Please give back word for word the lines below, from the first one through the one with "surface of a".

## DATASET EXTRACT
* BEGIN *

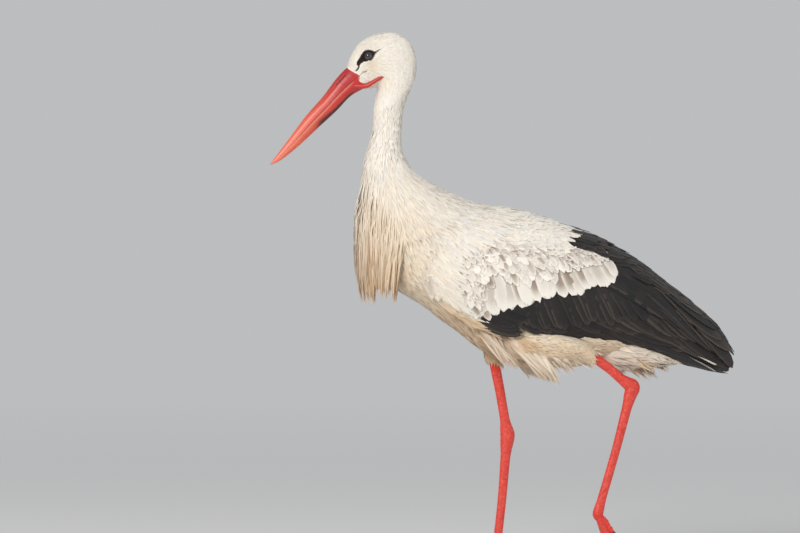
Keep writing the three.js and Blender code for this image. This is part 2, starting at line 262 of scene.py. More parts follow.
class Hull:
    """The surface of a closed mesh, asked for depths and for places on it."""

    SOFT = 3.0  # millimetres over which buried places are drawn out
    FAR = 300.0  # where rays towards the bird start
    RAY = 298.0  # how far they go
    MISSED = 4.0  # how far from the middle the nearest surface is looked for instead

    def __init__(self, points: Array, faces: list) -> None:
        """Args: points, faces: a closed mesh in millimetres with faces pointing out."""
        self.tree = BVHTree.FromPolygons([Vector(p) for p in points], faces)

    def depth(self, points: Array) -> Array:
        """How far inside the surface points lie; below zero outside."""
        found = []
        for point in points.reshape(-1, 3):
            spot, normal, _, distance = self.tree.find_nearest(Vector(point))
            inside = (Vector(point) - spot).dot(normal) < 0
            found.append(distance if inside else -distance)
        return np.array(found).reshape(points.shape[:-1])

    def lift_out(
        self,
        shafts: "Shafts",
        heights: Array,
        outline: tuple,
        facing: float = 0.45,
        lowest: float = -0.45,
        pressed: int = 0,
    ) -> None:
        """Moves the buried places of feathers out over the surface.

        Args:
            shafts: the feathers, changed in place.
            heights: over the surface, at each place along a feather, or for each feather.
            outline: side-view outline that the surface is used in.
            facing: how far sideways the surface must face.
            lowest: how far down it may face.
            pressed: how many places from the root are laid on it from outside too.
        """
        heights = np.broadcast_to(heights, shafts.spots.shape[:2])
        for spots, normals, levels in zip(shafts.spots, shafts.normals, heights):
            usable = Markings.within(spots[:, 1:], outline)
            for k in np.nonzero(usable)[0]:
                height = levels[k]
                spot, normal, _, _ = self.tree.find_nearest(Vector(spots[k]))
                deep = -(Vector(spots[k]) - spot).dot(normal)
                blend = 1.0 if k < pressed else min(1.0, max(0.0, (deep + height) / self.SOFT))
                if abs(normal.x) > facing and normal.z > lowest:
                    spots[k] = mix(spots[k], np.array(spot + normal * height), blend)
                    normals[k] = mix(normals[k], np.array(normal), blend)

    def beside(self, side: float, places: Array) -> tuple[Array, Array]:
        """The outermost surface at side-view places (y, z).

        Args:
            side: 1 for the left side, -1 for the right.
            places: (..., 2) side-view places.

        Returns: points and outward normals.
        """
        spots, normals = [], []
        for y, z in places.reshape(-1, 2):
            start = Vector((self.FAR * side, y, z))
            spot, normal, _, _ = self.tree.ray_cast(start, Vector((-side, 0, 0)), self.RAY)
            if spot is None:
                spot, normal, _, _ = self.tree.find_nearest(Vector((self.MISSED * side, y, z)))
            spots.append(spot)
            normals.append(normal)
        shape = (*places.shape[:-1], 3)
        return np.array(spots).reshape(shape), np.array(normals).reshape(shape)


# ------------------------------------------------------------------ the bird's sizes


@dataclass(frozen=True)
class Plan:
    """The forms that skin and coat share, as lists in the bird's own place."""

    body: Loft
    wing: Loft
    tail: Loft
    vent: Loft
    bill: Loft
    shift: float  # from the lists' place to the frame's along Y, in millimetres

    EYE = (15.8, -217, 781.4)

    @classmethod
    def drawn(cls) -> "Plan":
        """The plan of this bird, set in its place by the frame's eyes."""
        low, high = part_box("eye_left")
        shift = (low[1] + high[1]) / 2 / MM - cls.EYE[1]
        parts = (cls.body_rings(), cls.wing_rings(), cls.tail_rings(), cls.vent_rings(), cls.bill_rings())
        return cls(*parts, shift)

    @staticmethod
    def body_rings() -> Loft:
        """Head, neck and trunk, from the bill's root to the tail's."""
        return Loft((
            Ring("face", (-247, 764), (-234, 739), 12),
            Ring("lores", (-241, 780), (-223, 731), 17),
            Ring("forehead", (-231, 797), (-212, 732), 21.5),
            Ring("brow", (-217, 808), (-204, 733.5), 25),
            Ring("crown", (-199, 814.5), (-199.5, 732.5), 27),
            Ring("hind_crown", (-178, 816.5), (-199, 728.5), 27.5),
            Ring("occiput", (-160, 810), (-200.5, 724), 26.5),
            Ring("nape_top", (-147, 795), (-202, 719.5), 25),
            Ring("nape", (-141, 773), (-203.5, 714), 23.5),
            Ring("nape_low", (-142, 752), (-205, 706), 22),
            Ring("neck_top", (-149, 732), (-206, 697), 21),
            Ring("neck_slim", (-159, 707), (-207, 683), 20.5),
            Ring("neck_mid", (-163, 680), (-208.5, 667), 20.5),
            Ring("neck_low", (-164, 657), (-212, 651), 22),
            Ring("neck_flare", (-161, 637), (-218, 634), 26),
            Ring("neck_base", (-153, 619), (-222, 611), 32),
            Ring("collar", (-138, 603), (-224, 587), 40),
            Ring("shoulder", (-115, 588.5), (-225, 562), 50),
            Ring("breast", (-86, 575), (-225, 534), 58),
            Ring("breast_low", (-52, 561), (-221, 501), 66),
            Ring("keel", (-13, 551), (-208, 470), 72),
            Ring("mantle", (26, 539), (-181, 438), 77),
            Ring("back", (64, 523), (-133, 407), 79),
            Ring("saddle", (100, 499), (-81, 371), 77),
            Ring("loin", (134, 471), (-32, 335), 71),
            Ring("flank", (165, 445), (18, 315), 62),
            Ring("rump", (192, 422), (78, 313), 51),
            Ring("vent", (214, 403), (138, 318), 39),
            Ring("tail_root", (232, 388), (188, 327), 29),
            Ring("tail_end", (244, 376), (222, 340), 17),
        ))

    @staticmethod
    def wing_rings(down: float = 1.0) -> Loft:
        """Args: down: share of their height. Returns: the folded wings over the back, both in one."""
        rings = (
            Ring("front", (-118, 560), (-172, 446), 56),
            Ring("bend", (-72, 553), (-124, 388), 84),
            Ring("forearm", (-14, 554), (-76, 346), 94),
            Ring("coverts", (44, 541), (-20, 328), 97),
            Ring("middle", (92, 524), (40, 330), 96),
            Ring("elbow", (144, 502), (100, 338), 90),
            Ring("tertials", (192, 474), (154, 340), 80),
            Ring("hand", (236, 441), (206, 332), 66),
            Ring("primaries", (282, 405), (258, 318), 50),
            Ring("tips", (322, 368), (304, 301), 33),
            Ring("ends", (349, 325), (338, 296), 17),
        )
        lower = [tuple(mix(np.array(ring.back), np.array(ring.front), down)) for ring in rings]
        return Loft(tuple(Ring(ring.name, ring.back, front, ring.half) for ring, front in zip(rings, lower)))

    @staticmethod
    def tail_rings() -> Loft:
        """The closed tail."""
        return Loft((
            Ring("root", (224, 378), (214, 344), 18),
            Ring("middle", (266, 346), (260, 326), 31),
            Ring("fan", (298, 327), (294, 315), 37),
            Ring("edge", (317, 314), (315, 309), 35),
        ))

    @staticmethod
    def vent_rings() -> Loft:
        """The soft mass of the undertail coverts."""
        return Loft((
            Ring("start", (140, 372), (118, 318), 34),
            Ring("middle", (184, 362), (170, 310), 34),
            Ring("low", (222, 350), (216, 312), 26),
            Ring("end", (262, 330), (262, 318), 8),
        ))

    @staticmethod
    def bill_rings() -> Loft:
        """The closed bill, from its tip to inside the face."""
        return Loft((
            Ring("tip", (-364, 621), (-363, 619.6), 1),
            Ring("end", (-356, 631), (-351, 625), 2.6),
            Ring("far", (-335, 658), (-323, 646), 5.2),
            Ring("middle", (-309, 692), (-292, 674), 8.2),
            Ring("third", (-283, 721), (-263, 700), 10.6),
            Ring("nostril", (-262, 748), (-241, 722), 12.6),
            Ring("root", (-247, 763), (-222, 732.5), 13.4),
            Ring("inside", (-239, 767), (-208, 740), 10),
        ))

    def depth(self, row: Array) -> Array:
        """How far the skin lies inside the coat, at rows of the body."""
        marks = (0, 1, 3, 6, 9, 13, 16, 19, 29)
        depths = (0.8, 1.2, 1.7, 2.0, 2.5, 2.9, 3.6, 4.4, 4.6)
        return np.interp(row, marks, depths)

    def metres(self, points: Array) -> Array:
        """Points of the lists in metres, in the frame."""
        return (np.asarray(points, float) + (0, self.shift, 0)) * MM

    def listed(self, points: Array) -> Array:
        """Points in metres, in the frame, in the lists' millimetres."""
        return points / MM - (0, self.shift, 0)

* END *

## EXERCISE RESPONSE
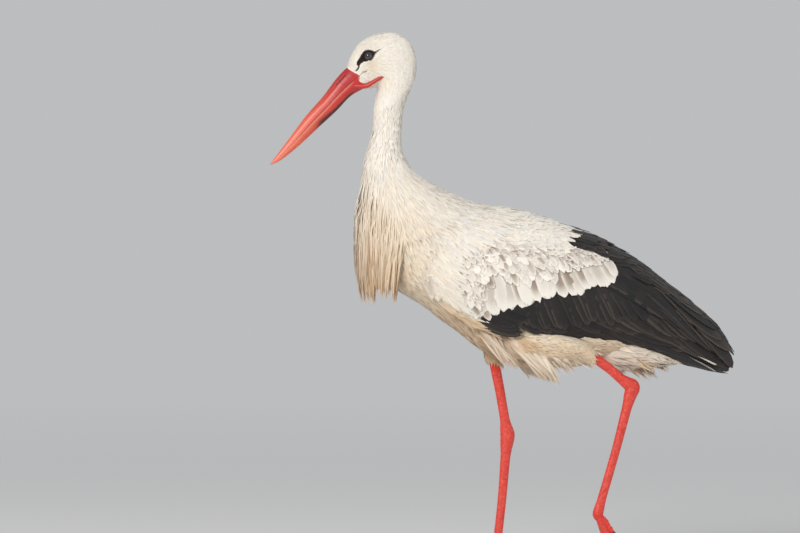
Keep writing the three.js and Blender code for this image. This is part 2, starting at line 262 of scene.py. More parts follow.
class Hull:
    """The surface of a closed mesh, asked for depths and for places on it."""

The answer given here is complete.